From what i remember during the great GPU Crisis of 2022, the scalpers were shipping them to randomized addresses and intercepting them before the actual owner scooped them up.

Capitalism really does create a perverse incentive here, and when there's significant margin at play, there's an opportunity.

I played the NewEgg shuffle game for months to get the couple GPUs I needed during that time... not fun at all. I had to limit myself to bundles where the other component wasn't complete garbage. I still have a 600W EVGA PSU from one of the bundles (RTX-3080) that I've only used once to test if my issue was the PSU, MB or something else... turned out to be the RAM.

I feel like to put that much effort into anti-scalping efforts you actually have to have a product that's really valuable. For a lot of products this really isn't the case (like this Steam machine iteration).

> I've never understood why anti-scalpers just don't work backwards from shipping address.

If Alice and Bob live in the same apartment and try to buy Steam Machines, but Bob forgets to include his apartment number (everything gets dumped on a shared package room, after all), Alice will be confused when an automated email accuses her of fraud.

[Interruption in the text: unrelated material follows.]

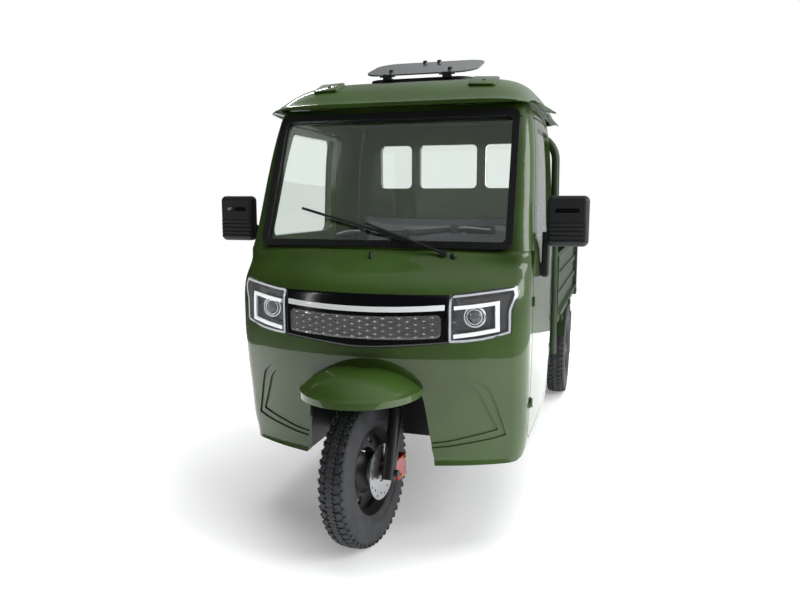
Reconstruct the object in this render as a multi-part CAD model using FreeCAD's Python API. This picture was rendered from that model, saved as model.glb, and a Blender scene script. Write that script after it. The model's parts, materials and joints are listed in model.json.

I believe that's exactly what the Steam Machine reservation does: limits to one per household, so I take that to mean the address without the name.

Although I think the language in the response dialog will be nicer than accusing of fraud.

Totally doable - I remember talking with a guy that worked at a sports betting company and they flagged any accounts with any duplicated fields as requiring further investigation (to clamp down on gaming bonus bets and deposit matches).

You see only the address when it is already paid and to be shipped. Cancelling credit card transaction is very costly to the merchant.

I'm pretty sure I have to provide my address to many e-commerce shops during checkout, so that happens before payment.